>> START

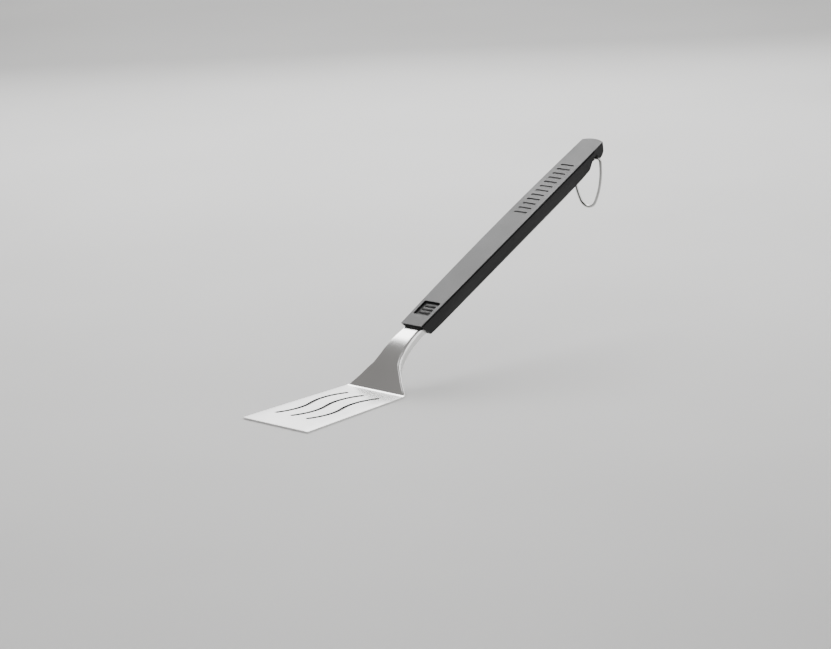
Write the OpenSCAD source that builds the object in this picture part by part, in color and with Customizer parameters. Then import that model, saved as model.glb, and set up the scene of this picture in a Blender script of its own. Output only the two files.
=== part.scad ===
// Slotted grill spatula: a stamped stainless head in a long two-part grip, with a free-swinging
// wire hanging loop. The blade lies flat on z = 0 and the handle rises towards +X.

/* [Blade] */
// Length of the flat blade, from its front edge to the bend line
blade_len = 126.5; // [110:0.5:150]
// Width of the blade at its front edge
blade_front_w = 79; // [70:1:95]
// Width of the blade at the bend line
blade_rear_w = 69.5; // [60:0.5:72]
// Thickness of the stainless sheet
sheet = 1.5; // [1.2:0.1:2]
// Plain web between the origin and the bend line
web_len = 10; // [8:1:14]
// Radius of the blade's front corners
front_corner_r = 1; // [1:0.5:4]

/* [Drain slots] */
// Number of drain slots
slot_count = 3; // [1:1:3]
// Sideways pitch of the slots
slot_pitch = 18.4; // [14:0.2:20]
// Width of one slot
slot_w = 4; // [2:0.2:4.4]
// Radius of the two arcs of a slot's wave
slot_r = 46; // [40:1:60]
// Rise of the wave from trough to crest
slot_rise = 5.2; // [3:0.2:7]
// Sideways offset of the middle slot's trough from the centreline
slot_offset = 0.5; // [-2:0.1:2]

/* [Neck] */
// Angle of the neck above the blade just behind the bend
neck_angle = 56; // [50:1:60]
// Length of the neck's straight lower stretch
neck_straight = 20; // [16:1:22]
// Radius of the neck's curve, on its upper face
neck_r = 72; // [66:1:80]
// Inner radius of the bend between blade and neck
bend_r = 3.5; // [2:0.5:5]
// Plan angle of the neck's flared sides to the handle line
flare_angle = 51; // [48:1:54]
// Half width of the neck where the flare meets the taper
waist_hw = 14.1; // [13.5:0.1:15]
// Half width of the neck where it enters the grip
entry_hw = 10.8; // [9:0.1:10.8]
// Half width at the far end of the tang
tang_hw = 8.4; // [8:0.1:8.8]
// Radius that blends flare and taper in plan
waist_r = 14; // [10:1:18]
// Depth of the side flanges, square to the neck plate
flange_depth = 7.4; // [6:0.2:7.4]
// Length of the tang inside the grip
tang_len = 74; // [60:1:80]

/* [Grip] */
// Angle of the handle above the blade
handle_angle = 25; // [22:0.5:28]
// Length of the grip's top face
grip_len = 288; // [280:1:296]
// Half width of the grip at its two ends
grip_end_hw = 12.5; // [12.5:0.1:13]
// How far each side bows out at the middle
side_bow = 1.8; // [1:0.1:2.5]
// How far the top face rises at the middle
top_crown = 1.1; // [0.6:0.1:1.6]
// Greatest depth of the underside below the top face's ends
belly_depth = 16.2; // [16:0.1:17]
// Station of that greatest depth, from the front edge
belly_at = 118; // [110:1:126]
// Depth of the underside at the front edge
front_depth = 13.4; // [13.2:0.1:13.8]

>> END

**Required work**
Can you write out the lines above, from the first one through the one containing "rises towards +X.", exactly as they appear and nothing more?

**Task output**
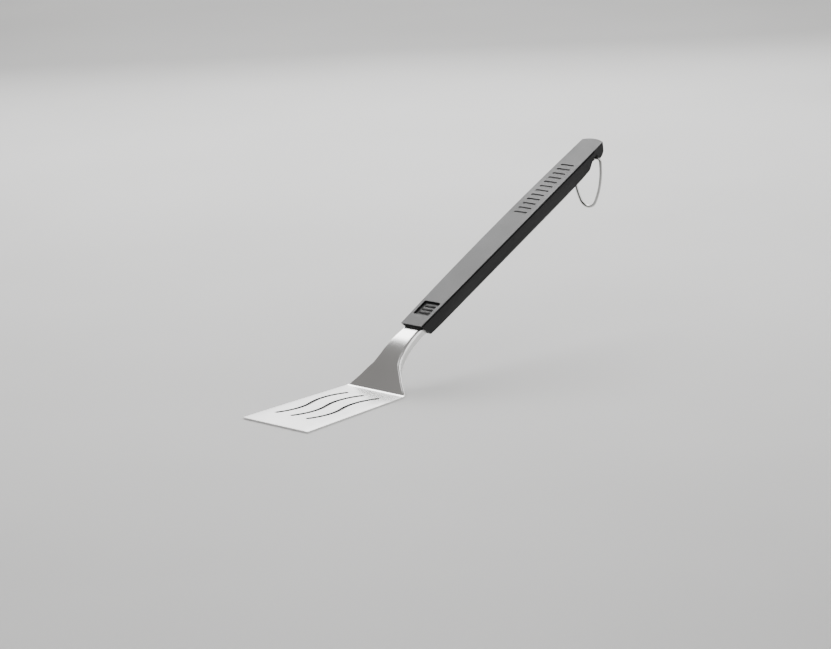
Write the OpenSCAD source that builds the object in this picture part by part, in color and with Customizer parameters. Then import that model, saved as model.glb, and set up the scene of this picture in a Blender script of its own. Output only the two files.
=== part.scad ===
// Slotted grill spatula: a stamped stainless head in a long two-part grip, with a free-swinging
// wire hanging loop. The blade lies flat on z = 0 and the handle rises towards +X.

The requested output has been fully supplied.